- **Provided material**:
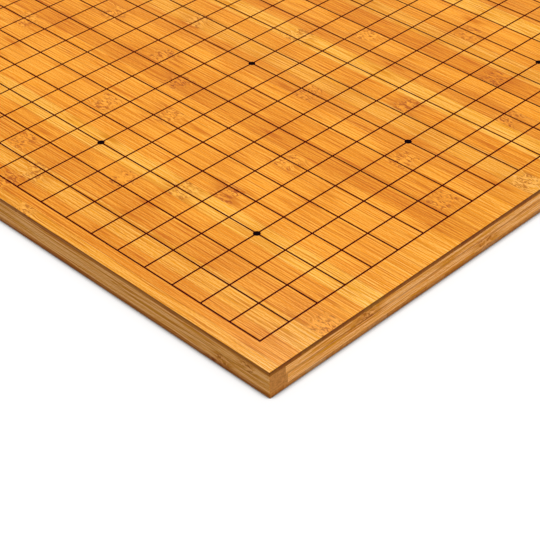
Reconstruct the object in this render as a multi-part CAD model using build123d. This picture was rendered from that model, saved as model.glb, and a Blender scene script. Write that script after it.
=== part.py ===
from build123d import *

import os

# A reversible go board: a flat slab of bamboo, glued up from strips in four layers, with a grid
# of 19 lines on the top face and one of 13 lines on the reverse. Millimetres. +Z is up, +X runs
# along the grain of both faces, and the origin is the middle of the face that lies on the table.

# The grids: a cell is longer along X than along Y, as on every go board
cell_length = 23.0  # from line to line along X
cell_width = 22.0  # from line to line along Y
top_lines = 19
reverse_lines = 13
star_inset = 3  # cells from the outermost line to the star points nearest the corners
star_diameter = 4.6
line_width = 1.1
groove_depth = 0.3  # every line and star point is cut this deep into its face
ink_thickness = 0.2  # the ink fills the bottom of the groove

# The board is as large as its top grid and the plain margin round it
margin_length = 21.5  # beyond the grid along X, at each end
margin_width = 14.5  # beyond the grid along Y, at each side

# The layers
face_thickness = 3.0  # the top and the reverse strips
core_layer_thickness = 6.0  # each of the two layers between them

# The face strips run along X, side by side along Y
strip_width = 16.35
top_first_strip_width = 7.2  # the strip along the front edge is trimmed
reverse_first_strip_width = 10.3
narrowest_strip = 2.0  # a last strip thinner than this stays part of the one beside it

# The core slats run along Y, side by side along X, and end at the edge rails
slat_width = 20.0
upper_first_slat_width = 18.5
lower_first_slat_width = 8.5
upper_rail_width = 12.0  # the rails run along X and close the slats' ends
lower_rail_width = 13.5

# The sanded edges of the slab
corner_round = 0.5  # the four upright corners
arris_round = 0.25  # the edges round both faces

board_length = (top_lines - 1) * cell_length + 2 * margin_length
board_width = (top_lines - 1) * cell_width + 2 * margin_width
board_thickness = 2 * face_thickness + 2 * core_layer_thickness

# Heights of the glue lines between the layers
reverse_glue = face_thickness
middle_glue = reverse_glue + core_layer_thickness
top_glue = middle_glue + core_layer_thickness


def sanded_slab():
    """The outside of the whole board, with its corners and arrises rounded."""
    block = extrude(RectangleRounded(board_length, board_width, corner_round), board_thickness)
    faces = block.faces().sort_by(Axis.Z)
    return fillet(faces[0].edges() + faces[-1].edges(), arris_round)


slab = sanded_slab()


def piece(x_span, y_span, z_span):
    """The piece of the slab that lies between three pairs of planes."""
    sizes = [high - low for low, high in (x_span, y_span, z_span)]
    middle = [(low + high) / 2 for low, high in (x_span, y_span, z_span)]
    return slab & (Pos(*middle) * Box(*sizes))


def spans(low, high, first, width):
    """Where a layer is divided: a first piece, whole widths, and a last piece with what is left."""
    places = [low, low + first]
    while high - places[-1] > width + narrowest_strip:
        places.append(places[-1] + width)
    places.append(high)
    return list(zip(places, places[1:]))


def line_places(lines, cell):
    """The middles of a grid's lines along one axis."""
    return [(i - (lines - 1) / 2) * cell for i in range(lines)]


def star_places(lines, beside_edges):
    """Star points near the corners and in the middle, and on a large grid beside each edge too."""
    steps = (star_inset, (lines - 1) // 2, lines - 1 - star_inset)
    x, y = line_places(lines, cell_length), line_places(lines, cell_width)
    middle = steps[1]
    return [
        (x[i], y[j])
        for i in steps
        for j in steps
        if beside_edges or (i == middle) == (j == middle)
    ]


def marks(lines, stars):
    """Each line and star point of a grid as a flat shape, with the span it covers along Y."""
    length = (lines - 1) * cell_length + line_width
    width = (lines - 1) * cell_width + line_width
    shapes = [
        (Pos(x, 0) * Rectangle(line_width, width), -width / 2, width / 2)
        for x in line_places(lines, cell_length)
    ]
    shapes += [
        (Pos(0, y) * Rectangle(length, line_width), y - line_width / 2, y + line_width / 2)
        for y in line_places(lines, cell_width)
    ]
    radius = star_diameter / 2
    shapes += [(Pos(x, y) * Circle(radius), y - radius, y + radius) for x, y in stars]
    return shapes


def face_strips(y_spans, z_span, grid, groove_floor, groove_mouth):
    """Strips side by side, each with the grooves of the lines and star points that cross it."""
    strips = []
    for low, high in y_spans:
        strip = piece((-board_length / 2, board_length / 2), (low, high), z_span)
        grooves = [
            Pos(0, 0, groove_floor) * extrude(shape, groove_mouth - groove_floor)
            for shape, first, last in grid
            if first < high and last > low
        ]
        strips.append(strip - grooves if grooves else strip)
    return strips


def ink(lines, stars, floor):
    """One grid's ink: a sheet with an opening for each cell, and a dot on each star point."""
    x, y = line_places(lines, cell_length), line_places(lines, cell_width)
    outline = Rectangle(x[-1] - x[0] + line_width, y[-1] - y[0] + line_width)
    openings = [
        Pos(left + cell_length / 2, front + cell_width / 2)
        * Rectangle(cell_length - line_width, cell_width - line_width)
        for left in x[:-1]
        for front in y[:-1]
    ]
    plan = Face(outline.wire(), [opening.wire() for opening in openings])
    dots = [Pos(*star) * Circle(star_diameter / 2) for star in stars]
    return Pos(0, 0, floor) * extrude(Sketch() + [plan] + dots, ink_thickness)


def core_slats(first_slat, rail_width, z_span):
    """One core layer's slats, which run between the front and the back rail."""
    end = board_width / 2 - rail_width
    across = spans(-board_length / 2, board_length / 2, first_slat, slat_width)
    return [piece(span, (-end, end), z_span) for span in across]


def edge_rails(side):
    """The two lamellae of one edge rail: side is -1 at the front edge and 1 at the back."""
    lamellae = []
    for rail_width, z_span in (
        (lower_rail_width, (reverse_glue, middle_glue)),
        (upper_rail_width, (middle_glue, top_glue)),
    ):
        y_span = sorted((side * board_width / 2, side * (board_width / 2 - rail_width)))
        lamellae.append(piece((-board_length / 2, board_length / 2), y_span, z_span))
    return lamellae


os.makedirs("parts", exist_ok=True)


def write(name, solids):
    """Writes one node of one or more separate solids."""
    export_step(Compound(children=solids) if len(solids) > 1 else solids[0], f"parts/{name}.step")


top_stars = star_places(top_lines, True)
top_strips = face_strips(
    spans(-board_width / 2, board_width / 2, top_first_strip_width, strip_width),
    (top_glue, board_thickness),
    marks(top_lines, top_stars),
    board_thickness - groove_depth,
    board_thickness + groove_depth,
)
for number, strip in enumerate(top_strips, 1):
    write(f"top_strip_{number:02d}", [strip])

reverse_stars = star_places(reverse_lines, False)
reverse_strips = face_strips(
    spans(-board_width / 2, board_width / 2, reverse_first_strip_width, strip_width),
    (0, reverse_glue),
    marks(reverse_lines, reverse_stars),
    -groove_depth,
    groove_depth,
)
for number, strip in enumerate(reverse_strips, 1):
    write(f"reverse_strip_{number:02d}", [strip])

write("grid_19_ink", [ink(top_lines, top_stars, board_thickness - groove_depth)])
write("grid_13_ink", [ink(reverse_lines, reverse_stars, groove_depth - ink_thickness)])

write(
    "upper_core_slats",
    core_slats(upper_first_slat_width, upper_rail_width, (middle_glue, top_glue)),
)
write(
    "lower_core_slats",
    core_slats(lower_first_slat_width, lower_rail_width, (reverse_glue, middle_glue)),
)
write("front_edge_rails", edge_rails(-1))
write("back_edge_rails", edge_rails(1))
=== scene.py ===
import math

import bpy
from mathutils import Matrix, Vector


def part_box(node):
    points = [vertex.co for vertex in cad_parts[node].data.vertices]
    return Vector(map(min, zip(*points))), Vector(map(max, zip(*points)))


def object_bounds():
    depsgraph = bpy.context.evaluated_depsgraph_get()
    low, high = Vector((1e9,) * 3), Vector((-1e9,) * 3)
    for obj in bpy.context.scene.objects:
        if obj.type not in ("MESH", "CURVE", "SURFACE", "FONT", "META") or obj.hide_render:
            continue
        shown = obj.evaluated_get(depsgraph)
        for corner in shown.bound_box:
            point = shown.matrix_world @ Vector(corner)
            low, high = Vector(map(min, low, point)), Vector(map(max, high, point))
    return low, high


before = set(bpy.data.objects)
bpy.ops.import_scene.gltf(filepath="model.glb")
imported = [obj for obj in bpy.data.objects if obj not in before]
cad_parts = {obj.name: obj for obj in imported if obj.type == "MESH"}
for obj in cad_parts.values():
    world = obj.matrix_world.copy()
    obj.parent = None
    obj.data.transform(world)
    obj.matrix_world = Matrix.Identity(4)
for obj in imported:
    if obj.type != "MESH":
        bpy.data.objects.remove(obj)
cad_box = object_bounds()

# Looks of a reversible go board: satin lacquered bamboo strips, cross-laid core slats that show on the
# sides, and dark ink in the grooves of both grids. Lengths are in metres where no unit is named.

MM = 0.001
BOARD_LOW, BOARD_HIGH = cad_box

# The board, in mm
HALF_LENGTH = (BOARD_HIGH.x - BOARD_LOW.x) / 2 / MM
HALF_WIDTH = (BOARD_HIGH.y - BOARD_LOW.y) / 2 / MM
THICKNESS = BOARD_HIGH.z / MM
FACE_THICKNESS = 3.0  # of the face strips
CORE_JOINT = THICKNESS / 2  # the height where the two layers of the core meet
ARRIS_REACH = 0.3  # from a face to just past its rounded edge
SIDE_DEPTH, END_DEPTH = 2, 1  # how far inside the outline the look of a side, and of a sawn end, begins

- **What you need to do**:
Please print exactly what appears from the first line of the data through the line with "# along the", including both of those lines and nothing past them.

- **Final result**:
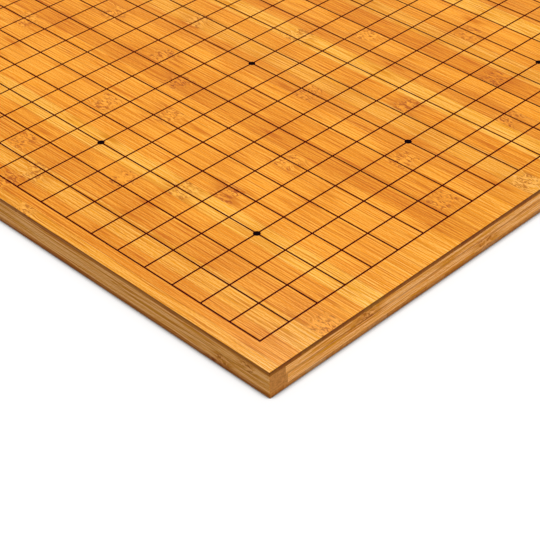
Reconstruct the object in this render as a multi-part CAD model using build123d. This picture was rendered from that model, saved as model.glb, and a Blender scene script. Write that script after it.
=== part.py ===
from build123d import *

import os

# A reversible go board: a flat slab of bamboo, glued up from strips in four layers, with a grid
# of 19 lines on the top face and one of 13 lines on the reverse. Millimetres. +Z is up, +X runs
# along the grain of both faces, and the origin is the middle of the face that lies on the table.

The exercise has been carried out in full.